4. The geographic definition of a city is based upon Primary Urban Areas – these cover the built up area of a city or a city region. Primary Urban Areas for English cities were defined in a report published by Government entitled The State of the English Cities Volume 1, ODPM, 2006. All cities are based upon amalgamations of single or multiple local authorities. The Primary Urban Area methodology has been applied to major cities across the rest of the UK covering Scotland, Wales and Northern Ireland. 
5. Hometrack’s UK Cities House Price Index is created using a repeat sales based methodology drawing upon a large database comprising 100% of recorded sales prices from the Land Registry ‘Price Paid’ dataset and equivalent data from the Registers of Scotland. This price paid data is supplemented by mortgage valuation data. 
6. The Hometrack UK Cities House Price Index is weighted according to the volume of private housing stock in each geographic area. The property type weightings are adjusted dynamically over time each quarter as the stock of housing grows, but the absolute changes are small.
7. The primary output of the UK Cities House Price Index build process is a monthly ‘multiplier’, the amount by which house prices have changed over the period based on the available evidence for the relevant geography. This monthly multiplier is used to create an index of house prices. 
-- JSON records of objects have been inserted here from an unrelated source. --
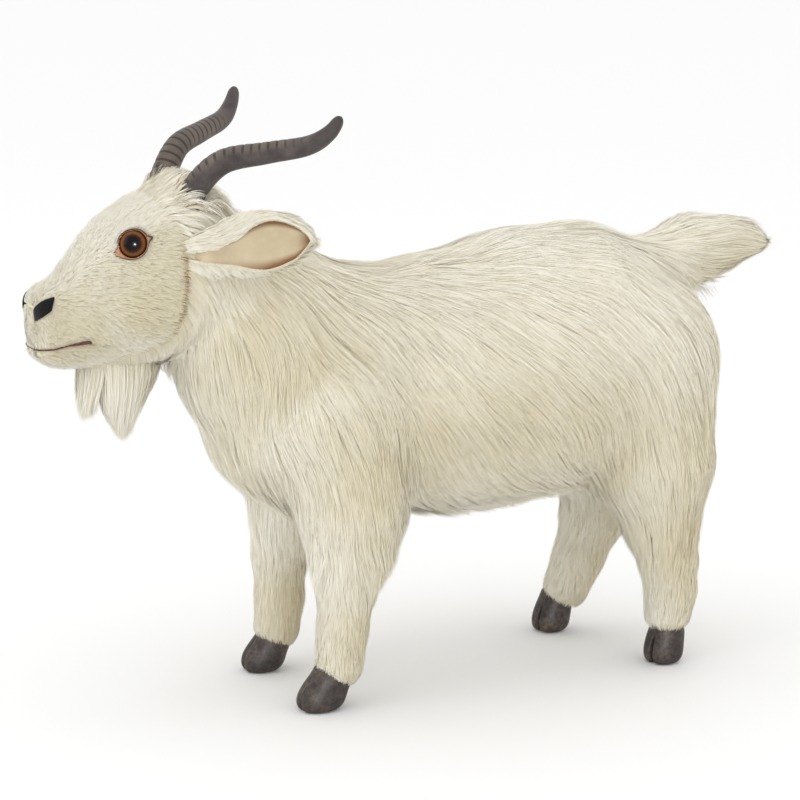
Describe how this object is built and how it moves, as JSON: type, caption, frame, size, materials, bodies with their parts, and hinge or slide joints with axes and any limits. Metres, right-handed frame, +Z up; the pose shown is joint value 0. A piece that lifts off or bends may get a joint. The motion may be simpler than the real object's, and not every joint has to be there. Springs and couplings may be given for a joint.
{
  "type": "plush toy goat",
  "caption": "Standing long-haired white plush goat with curved horns, drooping ears, beard, raised tail and cloven hooves on a bendable wire frame.",
  "frame": {"origin": "on the floor under the middle of the whole toy", "axes": "+Z up, the goat faces -Y, its left side is +X"},
  "size_m": [0.18, 0.5239, 0.3817],
  "materials": {
    "long_pile": "long combed white plush pile on a knitted backing",
    "short_pile": "short dense cream plush",
    "ear_lining": "short beige plush with an airbrushed brown rim",
    "fill": "polyester fibre fill",
    "wire": "annealed steel wire",
    "horn": "dark suede cloth with airbrushed rings",
    "eye": "clear dome over a painted brown iris",
    "washer": "moulded lock washer",
    "eyelid": "tan thin leather",
    "nostril": "black felt",
    "thread": "dark brown thread",
    "hoof": "mottled dark vinyl"
  },
  "bodies": {
    "trunk": {"trunk_cover": "long_pile", "trunk_stuffing": "fill", "spine_wire": "wire", "front_cross_wire": "wire", "hind_cross_wire": "wire"},
    "head": {"head_cover": "short_pile", "head_stuffing": "fill", "left_eye": "eye", "right_eye": "eye", "eye_washers": "washer", "left_eyelid": "eyelid", "right_eyelid": "eyelid", "nostril_patches": "nostril", "mouth_thread": "thread", "left_horn": "horn", "right_horn": "horn", "left_horn_stuffing": "fill", "right_horn_stuffing": "fill"},
    "left_ear": {"left_ear_cover": "short_pile", "left_ear_lining": "ear_lining"},
    "right_ear": {"right_ear_cover": "short_pile", "right_ear_lining": "ear_lining"},
    "beard": {"beard": "long_pile"},
    "tail": {"tail_cover": "long_pile", "tail_stuffing": "fill"},
    "left_front_leg": {"left_front_upper_leg_cover": "long_pile", "left_front_lower_leg_cover": "short_pile", "left_front_leg_stuffing": "fill", "left_front_leg_wire": "wire", "left_front_hoof": "hoof"},
    "right_front_leg": {"right_front_upper_leg_cover": "long_pile", "right_front_lower_leg_cover": "short_pile", "right_front_leg_stuffing": "fill", "right_front_leg_wire": "wire", "right_front_hoof": "hoof"},
    "left_hind_leg": {"left_hind_thigh_cover": "long_pile", "left_hind_lower_leg_cover": "short_pile", "left_hind_leg_stuffing": "fill", "left_hind_leg_wire": "wire", "left_hind_hoof": "hoof"},
    "right_hind_leg": {"right_hind_thigh_cover": "long_pile", "right_hind_lower_leg_cover": "short_pile", "right_hind_leg_stuffing": "fill", "right_hind_leg_wire": "wire", "right_hind_hoof": "hoof"}
  },
  "joints": [
    {"name": "head_turn", "type": "hinge", "parent": "trunk", "child": "head", "pos_m": [0, -0.16, 0.277], "axis": [0, 0, 1], "range_deg": [-18, 18]},
    {"name": "left_ear_flap", "type": "hinge", "parent": "head", "child": "left_ear", "pos_m": [0.04956, -0.17629, 0.3], "axis": [0, 0, 1], "range_deg": [-30, 0], "stiffness_Nm_per_rad": 0.02},
    {"name": "right_ear_flap", "type": "hinge", "parent": "head", "child": "right_ear", "pos_m": [-0.04956, -0.17629, 0.3], "axis": [0, 0, 1], "range_deg": [0, 30], "stiffness_Nm_per_rad": 0.02},
    {"name": "beard_swing", "type": "hinge", "parent": "head", "child": "beard", "pos_m": [0, -0.203, 0.221], "axis": [1, 0, 0], "range_deg": [-10, 10], "stiffness_Nm_per_rad": 0.03},
    {"name": "tail_lift", "type": "hinge", "parent": "trunk", "child": "tail", "pos_m": [0, 0.176, 0.266], "axis": [1, 0, 0], "range_deg": [-20, 30]},
    {"name": "left_front_leg_swing", "type": "hinge", "parent": "trunk", "child": "left_front_leg", "pos_m": [0.046, -0.076, 0.163], "axis": [1, 0, 0], "range_deg": [-12, 12]},
    {"name": "right_front_leg_swing", "type": "hinge", "parent": "trunk", "child": "right_front_leg", "pos_m": [-0.046, -0.076, 0.163], "axis": [1, 0, 0], "range_deg": [-12, 12]},
    {"name": "left_hind_leg_swing", "type": "hinge", "parent": "trunk", "child": "left_hind_leg", "pos_m": [0.047, 0.148, 0.168], "axis": [1, 0, 0], "range_deg": [-12, 12]},
    {"name": "right_hind_leg_swing", "type": "hinge", "parent": "trunk", "child": "right_hind_leg", "pos_m": [-0.047, 0.148, 0.168], "axis": [1, 0, 0], "range_deg": [-12, 12]}
  ]
}
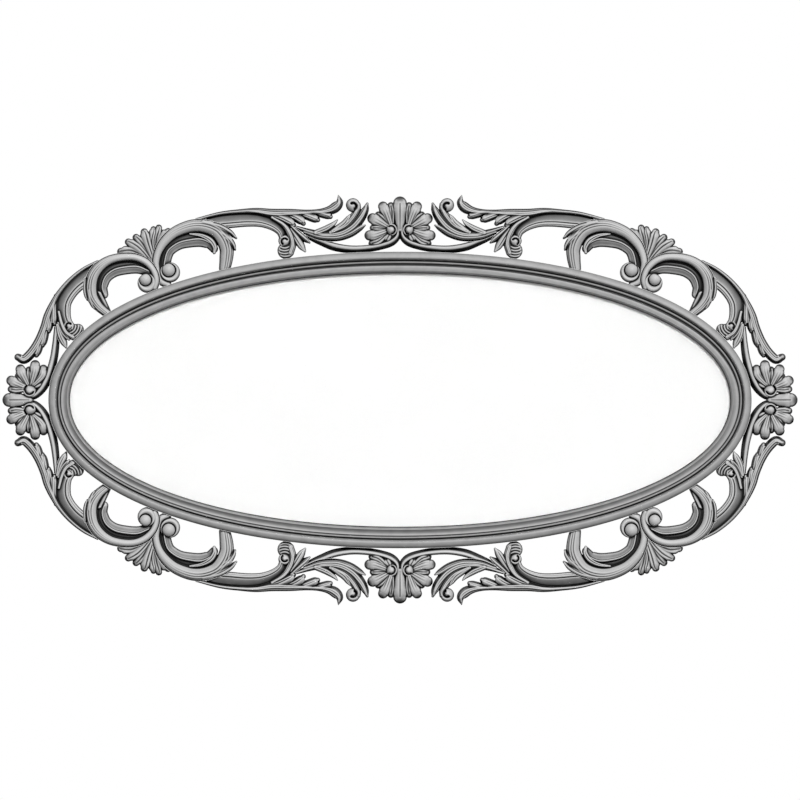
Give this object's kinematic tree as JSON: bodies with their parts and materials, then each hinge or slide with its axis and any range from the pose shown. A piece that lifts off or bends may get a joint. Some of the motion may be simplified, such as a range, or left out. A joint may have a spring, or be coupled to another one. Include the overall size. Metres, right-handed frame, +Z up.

8. The Hometrack UK Cities House Price Index is revisionary i.e. there are revisions each month as more data comes available as sales are registered and further information becomes available. All UK house price indices are published on a revisionary basis. The scale of monthly revisions tends to be larger for smaller geographies where sales volumes are lower and indices can be more volatile at the leading edge. The historic revisions are minimal for the largest geographies.
9. The series are supplied on a non-seasonally adjusted basis. 
10. In order to calculate the average price, the monthly price changes are applied to an average price to create a time series for average house prices from a base date which was in December 2013. 
11. All average prices and percentage changes are expressed in nominal terms i.e. not adjusted for inflation.